:: STORED DATA ::

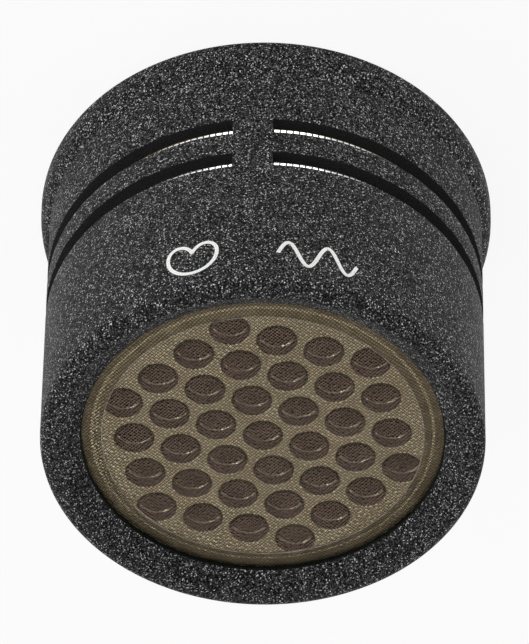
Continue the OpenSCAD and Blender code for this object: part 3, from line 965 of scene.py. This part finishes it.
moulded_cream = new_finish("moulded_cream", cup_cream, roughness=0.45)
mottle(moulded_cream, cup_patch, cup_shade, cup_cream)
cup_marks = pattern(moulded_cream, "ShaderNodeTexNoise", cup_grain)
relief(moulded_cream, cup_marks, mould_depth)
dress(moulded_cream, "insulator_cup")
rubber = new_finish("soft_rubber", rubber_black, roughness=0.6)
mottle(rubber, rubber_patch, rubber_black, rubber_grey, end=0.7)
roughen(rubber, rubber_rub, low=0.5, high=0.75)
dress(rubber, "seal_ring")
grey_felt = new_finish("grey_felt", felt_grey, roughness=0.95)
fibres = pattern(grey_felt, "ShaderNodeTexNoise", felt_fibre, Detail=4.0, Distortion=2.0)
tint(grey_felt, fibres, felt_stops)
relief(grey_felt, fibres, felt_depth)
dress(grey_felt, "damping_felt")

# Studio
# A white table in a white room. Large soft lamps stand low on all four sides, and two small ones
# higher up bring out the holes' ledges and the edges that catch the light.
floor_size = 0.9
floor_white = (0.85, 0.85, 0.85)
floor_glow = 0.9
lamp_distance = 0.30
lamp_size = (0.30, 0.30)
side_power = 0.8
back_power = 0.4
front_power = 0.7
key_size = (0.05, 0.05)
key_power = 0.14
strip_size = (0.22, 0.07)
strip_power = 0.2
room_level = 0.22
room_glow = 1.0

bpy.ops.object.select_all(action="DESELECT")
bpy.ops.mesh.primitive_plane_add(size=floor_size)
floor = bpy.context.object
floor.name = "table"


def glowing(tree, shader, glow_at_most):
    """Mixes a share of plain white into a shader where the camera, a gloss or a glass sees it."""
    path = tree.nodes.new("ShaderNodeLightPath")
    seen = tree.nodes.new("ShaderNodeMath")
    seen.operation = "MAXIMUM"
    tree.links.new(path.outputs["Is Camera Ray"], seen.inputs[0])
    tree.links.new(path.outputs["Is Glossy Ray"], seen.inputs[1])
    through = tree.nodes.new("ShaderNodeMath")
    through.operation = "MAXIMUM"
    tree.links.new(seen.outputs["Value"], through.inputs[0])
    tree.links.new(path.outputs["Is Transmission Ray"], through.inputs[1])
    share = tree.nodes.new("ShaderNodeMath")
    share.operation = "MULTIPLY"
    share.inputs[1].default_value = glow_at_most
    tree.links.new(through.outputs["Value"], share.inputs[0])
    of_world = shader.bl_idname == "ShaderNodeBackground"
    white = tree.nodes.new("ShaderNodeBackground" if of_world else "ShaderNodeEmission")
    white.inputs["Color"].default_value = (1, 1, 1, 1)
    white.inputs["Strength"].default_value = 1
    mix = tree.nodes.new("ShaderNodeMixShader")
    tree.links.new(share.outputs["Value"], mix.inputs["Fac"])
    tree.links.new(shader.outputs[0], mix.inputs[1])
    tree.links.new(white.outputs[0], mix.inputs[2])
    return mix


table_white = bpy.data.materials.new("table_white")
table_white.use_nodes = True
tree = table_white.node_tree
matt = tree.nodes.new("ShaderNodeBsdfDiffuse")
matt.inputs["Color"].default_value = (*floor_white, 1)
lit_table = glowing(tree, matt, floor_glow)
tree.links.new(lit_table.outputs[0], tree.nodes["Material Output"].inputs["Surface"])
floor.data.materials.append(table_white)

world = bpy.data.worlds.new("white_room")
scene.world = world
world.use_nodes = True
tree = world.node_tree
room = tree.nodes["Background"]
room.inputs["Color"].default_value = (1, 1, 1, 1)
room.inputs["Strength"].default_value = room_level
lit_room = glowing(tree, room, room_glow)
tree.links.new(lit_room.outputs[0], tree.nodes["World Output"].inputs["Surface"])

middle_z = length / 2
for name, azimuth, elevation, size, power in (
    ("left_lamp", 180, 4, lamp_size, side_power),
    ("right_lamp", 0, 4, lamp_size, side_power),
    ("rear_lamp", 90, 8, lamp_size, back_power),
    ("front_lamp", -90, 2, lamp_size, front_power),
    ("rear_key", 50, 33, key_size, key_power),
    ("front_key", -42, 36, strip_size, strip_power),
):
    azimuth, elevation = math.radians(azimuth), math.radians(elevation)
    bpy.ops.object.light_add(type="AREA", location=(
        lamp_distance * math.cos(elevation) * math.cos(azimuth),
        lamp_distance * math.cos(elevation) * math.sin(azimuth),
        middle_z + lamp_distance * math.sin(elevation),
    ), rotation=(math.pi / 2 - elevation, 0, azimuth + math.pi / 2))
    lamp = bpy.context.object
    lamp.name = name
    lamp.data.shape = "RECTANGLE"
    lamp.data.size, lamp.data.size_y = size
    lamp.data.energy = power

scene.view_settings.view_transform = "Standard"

:::

**TASK STATEMENT:** Copy the material above verbatim.

**THE REPLY:**
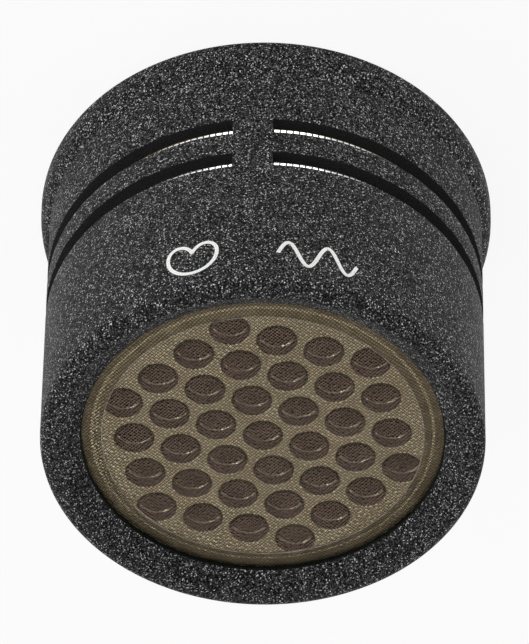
Continue the OpenSCAD and Blender code for this object: part 3, from line 965 of scene.py. This part finishes it.
moulded_cream = new_finish("moulded_cream", cup_cream, roughness=0.45)
mottle(moulded_cream, cup_patch, cup_shade, cup_cream)
cup_marks = pattern(moulded_cream, "ShaderNodeTexNoise", cup_grain)
relief(moulded_cream, cup_marks, mould_depth)
dress(moulded_cream, "insulator_cup")
rubber = new_finish("soft_rubber", rubber_black, roughness=0.6)
mottle(rubber, rubber_patch, rubber_black, rubber_grey, end=0.7)
roughen(rubber, rubber_rub, low=0.5, high=0.75)
dress(rubber, "seal_ring")
grey_felt = new_finish("grey_felt", felt_grey, roughness=0.95)
fibres = pattern(grey_felt, "ShaderNodeTexNoise", felt_fibre, Detail=4.0, Distortion=2.0)
tint(grey_felt, fibres, felt_stops)
relief(grey_felt, fibres, felt_depth)
dress(grey_felt, "damping_felt")

# Studio
# A white table in a white room. Large soft lamps stand low on all four sides, and two small ones
# higher up bring out the holes' ledges and the edges that catch the light.
floor_size = 0.9
floor_white = (0.85, 0.85, 0.85)
floor_glow = 0.9
lamp_distance = 0.30
lamp_size = (0.30, 0.30)
side_power = 0.8
back_power = 0.4
front_power = 0.7
key_size = (0.05, 0.05)
key_power = 0.14
strip_size = (0.22, 0.07)
strip_power = 0.2
room_level = 0.22
room_glow = 1.0

bpy.ops.object.select_all(action="DESELECT")
bpy.ops.mesh.primitive_plane_add(size=floor_size)
floor = bpy.context.object
floor.name = "table"


def glowing(tree, shader, glow_at_most):
    """Mixes a share of plain white into a shader where the camera, a gloss or a glass sees it."""
    path = tree.nodes.new("ShaderNodeLightPath")
    seen = tree.nodes.new("ShaderNodeMath")
    seen.operation = "MAXIMUM"
    tree.links.new(path.outputs["Is Camera Ray"], seen.inputs[0])
    tree.links.new(path.outputs["Is Glossy Ray"], seen.inputs[1])
    through = tree.nodes.new("ShaderNodeMath")
    through.operation = "MAXIMUM"
    tree.links.new(seen.outputs["Value"], through.inputs[0])
    tree.links.new(path.outputs["Is Transmission Ray"], through.inputs[1])
    share = tree.nodes.new("ShaderNodeMath")
    share.operation = "MULTIPLY"
    share.inputs[1].default_value = glow_at_most
    tree.links.new(through.outputs["Value"], share.inputs[0])
    of_world = shader.bl_idname == "ShaderNodeBackground"
    white = tree.nodes.new("ShaderNodeBackground" if of_world else "ShaderNodeEmission")
    white.inputs["Color"].default_value = (1, 1, 1, 1)
    white.inputs["Strength"].default_value = 1
    mix = tree.nodes.new("ShaderNodeMixShader")
    tree.links.new(share.outputs["Value"], mix.inputs["Fac"])
    tree.links.new(shader.outputs[0], mix.inputs[1])
    tree.links.new(white.outputs[0], mix.inputs[2])
    return mix


table_white = bpy.data.materials.new("table_white")
table_white.use_nodes = True
tree = table_white.node_tree
matt = tree.nodes.new("ShaderNodeBsdfDiffuse")
matt.inputs["Color"].default_value = (*floor_white, 1)
lit_table = glowing(tree, matt, floor_glow)
tree.links.new(lit_table.outputs[0], tree.nodes["Material Output"].inputs["Surface"])
floor.data.materials.append(table_white)

world = bpy.data.worlds.new("white_room")
scene.world = world
world.use_nodes = True
tree = world.node_tree
room = tree.nodes["Background"]
room.inputs["Color"].default_value = (1, 1, 1, 1)
room.inputs["Strength"].default_value = room_level
lit_room = glowing(tree, room, room_glow)
tree.links.new(lit_room.outputs[0], tree.nodes["World Output"].inputs["Surface"])

middle_z = length / 2
for name, azimuth, elevation, size, power in (
    ("left_lamp", 180, 4, lamp_size, side_power),
    ("right_lamp", 0, 4, lamp_size, side_power),
    ("rear_lamp", 90, 8, lamp_size, back_power),
    ("front_lamp", -90, 2, lamp_size, front_power),
    ("rear_key", 50, 33, key_size, key_power),
    ("front_key", -42, 36, strip_size, strip_power),
):
    azimuth, elevation = math.radians(azimuth), math.radians(elevation)
    bpy.ops.object.light_add(type="AREA", location=(
        lamp_distance * math.cos(elevation) * math.cos(azimuth),
        lamp_distance * math.cos(elevation) * math.sin(azimuth),
        middle_z + lamp_distance * math.sin(elevation),
    ), rotation=(math.pi / 2 - elevation, 0, azimuth + math.pi / 2))
    lamp = bpy.context.object
    lamp.name = name
    lamp.data.shape = "RECTANGLE"
    lamp.data.size, lamp.data.size_y = size
    lamp.data.energy = power

scene.view_settings.view_transform = "Standard"